The package offers a robust tuning engine that supports Hybrid Parallelism: it uses Python threads for native kernels and R background processes for custom kernels simultaneously.

# Define the Kernel Mix (Structure)
kernel_mix <- list(
  rbf_std    = list(kernel = "rbf", rank_ratio = 0),
  wavelet_ok = list(rank_ratio = 0)
)

# Define Parameter Grids
param_grids <- list(
  # Native: Tune gamma and alpha
  rbf_std = list(
    gamma = c(0.01, 0.1),
    alpha = c(0.1, 1)
  ),

  # Custom: Tune 'A' (via grid_kernel) and alpha
  wavelet_ok = list(
    kernel = grid_kernel(my_wavelet, A = c(0.5, 1.0, 2.0)),
    alpha  = c(0.1, 1)
  )
)

# Run Hybrid Tuning
tune_res <- tune_random_machines(
  data        = df,
  time_col    = "tempo",
  delta_col   = "cens",
  kernel_mix  = kernel_mix,
  param_grids = param_grids,
  cv          = 3,
  cores       = parallel::detectCores()
)

🔥 Random Machines

Random Machines allows you to leverage the power of multiple kernels in a single strong ensemble. It uses Bagging + Random Subspace (mtry) + Adaptive Kernel Selection.
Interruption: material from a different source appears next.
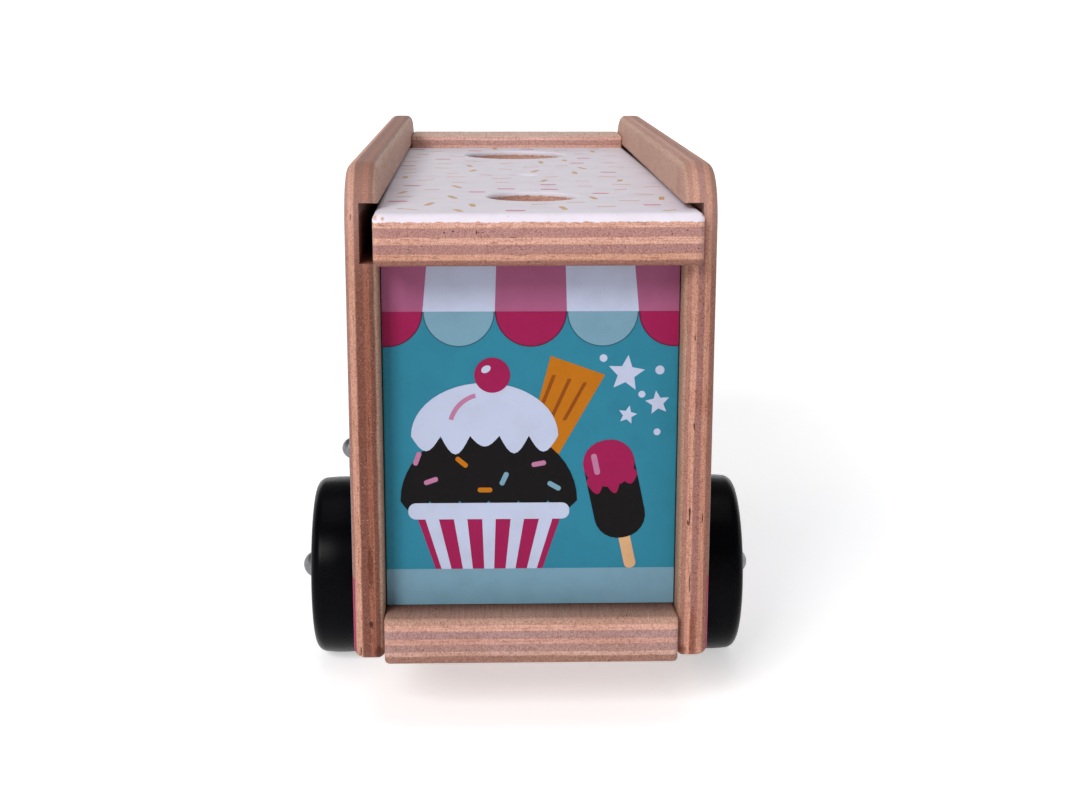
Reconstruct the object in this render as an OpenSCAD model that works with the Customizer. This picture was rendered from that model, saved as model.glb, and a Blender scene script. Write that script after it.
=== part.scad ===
// Wooden toy ice cream truck. Two side boards hold a floor, two end panels and a header.
// A roof lid slides in grooves in the side boards, and four wheels turn on steel rods.
// +X is the truck's right, +Y is forward and +Z is up. The origin is on the ground, at
// the middle of the truck's outer box.

/* [Side boards] */
// Length of a side board
side_l = 262; // [210:1:330]
// Height of a side board
side_h = 141.3; // [110:0.1:180]
// Thickness of a side board
side_t = 9; // [7:0.5:12]
// Width over both side boards
body_w = 102; // [80:1:130]
// Radius of the upper rear corner
rear_corner_r = 16; // [6:1:22]
// Radius of the upper front corner
front_corner_r = 30; // [12:1:38]
// Radius of the two lower corners
foot_corner_r = 3; // [2:1:9]

/* [Floor board] */
// Thickness of the floor board
floor_t = 13.7; // [9:0.1:16]
// How far the floor hangs below the side boards
floor_drop = 0.1; // [0:0.1:2]
// How far the floor stands out behind the side boards
floor_proud = 3; // [0:0.5:5]
// Wood left above the channel that an axle lies in
channel_web = 3.9; // [1:0.1:5]
// Gap all round an axle in its channel
channel_gap = 0.3; // [0.2:0.1:1]

/* [End panels] */
// Thickness of an end panel
panel_t = 6; // [4:0.5:10]
// From the side boards' rear ends in to the rear panel
rear_inset = 9; // [4:0.5:25]
// From the side boards' front ends in to the front panel
front_inset = 14; // [13:0.5:20]
// Gap between a panel and a side board
panel_gap = 0.2; // [0.1:0.05:0.4]
// Gap between a panel's upper edge and what is above it
panel_head_gap = 0.4; // [0.2:0.1:0.6]

/* [Header] */
// Thickness of the header board
header_t = 9; // [6:0.5:12]
// Length of the header board
header_l = 26; // [18:0.5:34]
// From the side boards' front ends in to the header
header_inset = 13; // [6:0.5:13]
// How far the header's lower face lies below the lid's top
header_lap = 4.4; // [1:0.1:5]

/* [Roof lid] */
// Thickness of the lid
lid_t = 14.4; // [10:0.2:18]
// How far the lid stands out behind the side boards
lid_overhang = 6.9; // [2:0.1:15]
// Gap between the lid and the header
lid_end_gap = 1.15; // [1:0.05:2]
// Sideways play of the lid in its grooves
lid_play = 4.5; // [1.5:0.1:6]
// Gap left where a corner of the lid comes nearest to a groove's wall
lid_side_gap = 0.4; // [0.2:0.05:0.6]
// Gap under the lid
lid_bed_gap = 0.2; // [0.1:0.05:0.4]
// Gap over the lid
lid_headroom = 1.2; // [0.4:0.1:2]
// Wood left outside a groove
groove_web = 4.1; // [3:0.1:6]
// From a side board's upper edge down to its groove
groove_drop = 10.8; // [8:0.1:16]

/* [Holes in the lid] */
// Radius of the rear cone hole
rear_hole_r = 13; // [8:0.5:18]
// From the lid's rear edge to the rear cone hole
rear_hole_y = 43.4; // [30:0.1:55]
// Radius of the small stick hole
stick_hole_r = 4.3; // [2:0.1:8]
// From the lid's rear edge to the stick hole
stick_hole_y = 111.3; // [90:0.1:120]
// Radius of the front cone hole
front_hole_r = 18.5; // [12:0.5:22]
// From the lid's front edge to the front cone hole
front_hole_y = 35.4; // [30:0.1:45]

/* [Wheels] */
// Radius of a wheel
wheel_r = 28.3; // [22:0.1:38]
// Thickness of a wheel
wheel_t = 14.6; // [10:0.1:20]
// Rounding of a wheel's outer edge
outer_edge_r = 3.5; // [1:0.1:5]
// Rounding of a wheel's inner edge
inner_edge_r = 1.5; // [0.5:0.1:4]
// Radius of the boss on a wheel's inner face
boss_r = 8; // [5:0.5:12]
// Height of the boss on a wheel's inner face
boss_h = 1.2; // [0.5:0.1:3]
// Gap between the boss and the side board
wheel_gap = 0.3; // [0.2:0.1:1]
// From the side boards' rear ends to the rear axle
rear_axle_y = 66.5; // [50:0.5:90]
// From the side boards' front ends to the front axle
front_axle_y = 45; // [40:0.5:90]

/* [Axles] */
// Radius of an axle rod
rod_r = 2; // [1.5:0.1:3]
// Gap all round a rod in a side board
rod_side_gap = 0.1; // [0.05:0.05:0.3]
// Gap all round a rod in a wheel
rod_wheel_gap = 0.08; // [0.03:0.01:0.1]
// Gap all round a rod in its cap
rod_cap_gap = 0.02; // [0.02:0.01:0.05]
// Radius of an axle cap
cap_r = 4.2; // [3.6:0.1:6]
// Height of an axle cap
cap_h = 4.5; // [4:0.1:7]
// Height of the straight part of an axle cap
cap_rim_h = 1.2; // [0.5:0.1:2]
// How deep a rod goes into its cap
cap_seat = 3; // [2:0.1:3]
// Gap between a cap and its wheel
cap_gap = 0.3; // [0.2:0.1:1]

/* [Hidden] */
$fn = 96;
ends = ["rear", "front"];
hands = ["left", "right"];

over = 1;                                   // how far a cut runs past the wood
inner_x = body_w / 2 - side_t;              // inner face of a side board
groove_x = body_w / 2 - groove_web;         // wall of a groove

axle_z = wheel_r;
channel_top = axle_z + rod_r + channel_gap;
floor_top = channel_top + channel_web;
floor_z = floor_top - floor_t;
side_z = floor_z + floor_drop;
groove_top = side_z + side_h - groove_drop;
lid_z = groove_top - lid_headroom - lid_t;
groove_z = lid_z - lid_bed_gap;
groove_h = groove_top - groove_z;
header_z = lid_z + lid_t - header_lap;

header_y = side_l - header_inset - header_l;
lid_w = 2 * groove_x - lid_play;
lid_l = header_y - lid_end_gap + lid_overhang;
lid_y = lid_l / 2 - lid_overhang;                            // middle of the lid
lid_skew = asin((lid_play - 2 * lid_side_gap) / lid_l);      // the lid lies askew in its grooves
lid_half_l = lid_l / 2 * cos(lid_skew) + lid_w / 2 * sin(lid_skew);
middle_y = (side_l + min(lid_y - lid_half_l, -floor_proud)) / 2;

boss_x = body_w / 2 + wheel_gap;
wheel_x = boss_x + boss_h;
cap_x = wheel_x + wheel_t + cap_gap;
dome_h = cap_h - cap_rim_h;
dome_r = (cap_r * cap_r + dome_h * dome_h) / (2 * dome_h);

function axle_y(end) = end == "rear" ? rear_axle_y : side_l - front_axle_y;
function hand_sign(hand) = hand == "left" ? -1 : 1;

// Moves what is drawn from the side boards' rear ends to the truck's own origin
module in_place() {
    translate([0, -middle_y, 0]) children();
}

// Turns a shape drawn along +Z to lie along +X on the axle, on the given hand
module on_axle(end, hand, x) {
    in_place()
        translate([hand_sign(hand) * x, axle_y(end), axle_z])
            rotate([0, hand_sign(hand) * 90, 0])
                children();
}

// The waste outside a rounded corner, whose square corner is at the origin
module corner_waste(r, y_sign, z_sign) {
    scale([y_sign, z_sign])
        difference() {
            translate([-over, -over]) square(r + over);
            translate([r, r]) circle(r);
        }
}

// Outline of a side board, length along x and height along y
module side_outline() {
    difference() {
        square([side_l, side_h]);
        corner_waste(foot_corner_r, 1, 1);
        translate([side_l, 0]) corner_waste(foot_corner_r, -1, 1);
        translate([0, side_h]) corner_waste(rear_corner_r, 1, -1);
        translate([side_l, side_h]) corner_waste(front_corner_r, -1, -1);
    }
}

// Outline of the groove, open at the rear, with the cutter's round end at the front
module groove_outline() {
    translate([-over, groove_z - side_z]) square([header_y + over, groove_h]);
    translate([header_y, groove_z - side_z + groove_h / 2]) circle(d = groove_h);
}

// Stands an outline up along the truck, from x to x + thickness
module upright(x, thickness) {
    in_place()
        translate([x, 0, side_z])
            rotate([90, 0, 90])
                linear_extrude(thickness) children();
}

module side_board(hand) {
    outer_x = hand == "left" ? -body_w / 2 : inner_x;
    groove_from_x = hand == "left" ? -groove_x : inner_x - over;
    color("burlywood")
        difference() {
            upright(outer_x, side_t) side_outline();
            upright(groove_from_x, side_t - groove_web + over) groove_outline();
            for (end = ends)
                on_axle(end, hand, inner_x - over)
                    cylinder(r = rod_r + rod_side_gap, h = side_t + 2 * over);
        }
}

module floor_board() {
    color("tan")
        in_place()
            difference() {
                translate([-inner_x, -floor_proud, floor_z])
                    cube([2 * inner_x, side_l + floor_proud, floor_t]);
                for (end = ends)
                    translate([-inner_x - over, axle_y(end) - rod_r - channel_gap, floor_z - over])
                        cube([2 * (inner_x + over), 2 * (rod_r + channel_gap),
                              channel_top - floor_z + over]);
            }
}

// A panel that stands on the floor between the side boards
module end_panel(y, top_z) {
    in_place()
        translate([panel_gap - inner_x, y, floor_top])
            cube([2 * (inner_x - panel_gap), panel_t, top_z - panel_head_gap - floor_top]);
}

module rear_panel() {
    color("cadetblue") end_panel(rear_inset, groove_z);
}

module front_panel() {
    color("cadetblue") end_panel(side_l - front_inset - panel_t, header_z);
}

module front_header() {
    color("burlywood")
        in_place()
            translate([-inner_x, header_y, header_z])
                cube([2 * inner_x, header_l, header_t]);
}

module lid_hole(y, r) {
    translate([0, y - lid_l / 2, -over]) cylinder(r = r, h = lid_t + 2 * over);
}

module roof_lid() {
    color("mistyrose")
        in_place()
            translate([0, lid_y, lid_z])
                rotate([0, 0, lid_skew])
                    difference() {
                        translate([-lid_w / 2, -lid_l / 2, 0]) cube([lid_w, lid_l, lid_t]);
                        lid_hole(rear_hole_y, rear_hole_r);
                        lid_hole(stick_hole_y, stick_hole_r);
                        lid_hole(lid_l - front_hole_y, front_hole_r);
                    }
}

module axle(end) {
    rod_end_x = cap_x + cap_seat;
    color("silver")
        on_axle(end, "right", -rod_end_x) cylinder(r = rod_r, h = 2 * rod_end_x);
}

// Half section of a wheel, radius along x and thickness along y, outer face up
module wheel_section() {
    difference() {
        union() {
            square([wheel_r, wheel_t]);
            translate([0, -boss_h]) square([boss_r, boss_h + over]);
        }
        translate([-over, -boss_h - over])
            square([rod_r + rod_wheel_gap + over, wheel_t + boss_h + 2 * over]);
        translate([wheel_r, 0]) corner_waste(inner_edge_r, -1, 1);
        translate([wheel_r, wheel_t]) corner_waste(outer_edge_r, -1, -1);
    }
}

module wheel(end, hand) {
    color("dimgray")
        on_axle(end, hand, wheel_x)
            rotate_extrude() wheel_section();
}

// Half section of a domed cap, radius along x and height along y, closed end up
module cap_section() {
    difference() {
        union() {
            square([cap_r, cap_rim_h]);
            intersection() {
                translate([0, cap_h - dome_r]) circle(dome_r);
                translate([0, cap_rim_h]) square([cap_r, dome_h]);
            }
        }
        translate([-over, -over]) square([rod_r + rod_cap_gap + over, cap_seat + over]);
    }
}

module axle_cap(end, hand) {
    color("gainsboro")
        on_axle(end, hand, cap_x)
            rotate_extrude() cap_section();
}

for (hand = hands)
    side_board(hand);
floor_board();
rear_panel();
front_panel();
front_header();
roof_lid();
for (end = ends)
    axle(end);
for (end = ends, hand = hands)
    wheel(end, hand);
for (end = ends, hand = hands)
    axle_cap(end, hand);
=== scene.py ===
# The looks of a wooden toy ice cream truck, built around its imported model.
# Boards, wheels and caps are rebuilt with sanded edges. The printed art is thin layers of ink.
import math

import bmesh
import bpy
from mathutils import Matrix, Vector, noise


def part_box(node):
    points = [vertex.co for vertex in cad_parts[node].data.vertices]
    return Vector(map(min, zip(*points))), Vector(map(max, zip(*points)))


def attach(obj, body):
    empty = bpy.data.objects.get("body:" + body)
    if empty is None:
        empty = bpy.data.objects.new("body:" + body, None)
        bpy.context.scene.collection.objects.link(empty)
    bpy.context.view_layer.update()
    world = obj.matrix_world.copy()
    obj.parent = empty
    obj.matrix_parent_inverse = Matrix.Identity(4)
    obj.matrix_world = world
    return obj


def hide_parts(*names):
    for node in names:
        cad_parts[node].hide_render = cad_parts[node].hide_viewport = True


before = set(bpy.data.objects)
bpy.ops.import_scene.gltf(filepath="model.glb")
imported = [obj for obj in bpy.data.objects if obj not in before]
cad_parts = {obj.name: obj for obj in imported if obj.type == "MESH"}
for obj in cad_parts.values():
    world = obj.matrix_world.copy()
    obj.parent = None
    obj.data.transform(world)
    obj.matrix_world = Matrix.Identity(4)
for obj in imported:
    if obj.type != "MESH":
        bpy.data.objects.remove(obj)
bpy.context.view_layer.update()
mm = 0.001   # in metres


def middleOf(node):   # the middle of a node's box, in mm
    low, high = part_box(node)
    return (low + high) / 2 / mm


sideRear, sideFront = (corner.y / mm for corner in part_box("side_board_left"))


# Camera, first because everything is judged through it

cameraLook = {
    "place": (-12.3, sideRear - 457.5, 201.7),   # mm
    "turn": 1.83, "dip": 13.01, "roll": -0.13,   # degrees
    "lens": 56.35, "sensor": 36.0,               # mm
    "clip": (0.01, 50),                          # m
}


def makeCamera(look):
    data = bpy.data.cameras.new("camera")
    data.lens, data.sensor_width = look["lens"], look["sensor"]
    data.clip_start, data.clip_end = look["clip"]
    camera = bpy.data.objects.new("camera", data)
    bpy.context.scene.collection.objects.link(camera)
    camera.rotation_mode = "QUATERNION"
    turn, dip, roll = (math.radians(look[k]) for k in ("turn", "dip", "roll"))
    forward = Vector((math.sin(turn) * math.cos(dip), math.cos(turn) * math.cos(dip), -math.sin(dip)))
    level = forward.to_track_quat("-Z", "Y")
    camera.rotation_quaternion = level @ Matrix.Rotation(-roll, 3, "Z").to_quaternion()
    camera.location = Vector(look["place"]) * mm
    bpy.context.scene.camera = camera


makeCamera(cameraLook)


# Node helper: a socket that takes part in Python sums

class Wire:
    def __init__(self, tree, socket=None):
        self.tree = tree
        self.socket = socket

    def make(self, kind, settings=None, inputs=None, out=0):
        node = self.tree.nodes.new(kind)
        for name, value in (settings or {}).items():
            if name == "stops":
                fillRamp(node.color_ramp, value)
            else:
                setattr(node, name, value)
        for key, value in (inputs or {}).items():
            if isinstance(value, Wire):
                self.tree.links.new(value.socket, node.inputs[key])
            else:
                node.inputs[key].default_value = value
        return Wire(self.tree, node.outputs[out])

    def sum(self, operation, first, second):
        return self.make("ShaderNodeMath", {"operation": operation}, {0: first, 1: second})

    def vector(self, operation, *parts, out=0):
        return self.make("ShaderNodeVectorMath", {"operation": operation}, dict(enumerate(parts)), out)

    def __add__(self, other):
        return self.sum("ADD", self, other)

    def __sub__(self, other):
        return self.sum("SUBTRACT", self, other)

    def __rsub__(self, other):
        return self.sum("SUBTRACT", other, self)

    def __mul__(self, other):
        return self.sum("MULTIPLY", self, other)

    def __truediv__(self, other):
        return self.sum("DIVIDE", self, other)

    __radd__ = __add__
    __rmul__ = __mul__


def fillRamp(ramp, stops):
    while len(ramp.elements) > 1:
        ramp.elements.remove(ramp.elements[-1])
    ramp.elements[0].position, ramp.elements[0].color = stops[0]
    for position, colour in stops[1:]:
        ramp.elements.new(position).color = colour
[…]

# 1. Prepare optimized kernels from tuning result
final_kernels <- as_kernels(tune_res, kernel_mix)

# 2. Train the Ensemble
ens_model <- random_machines(
  data         = df,
  newdata      = df, # Usually a test set
  time_col     = "tempo",
  delta_col    = "cens",
  kernels      = final_kernels,
  B            = 50,   # Number of machines
  crop         = 0.10, # Pruning threshold (drop weak kernels)
  mtry         = NULL, # Random feature subspace
  cores        = parallel::detectCores()
)

# 3. Inspect Results
print(ens_model)

📚 References

Pölsterl, S. et al. (2016).

An Efficient Training Algorithm for Kernel Survival Support Vector Machines. arXiv:1611.07054.

📄 License

MIT © Pedro Rafael Diniz Marinho & Agatha Sacramento Rodrigues.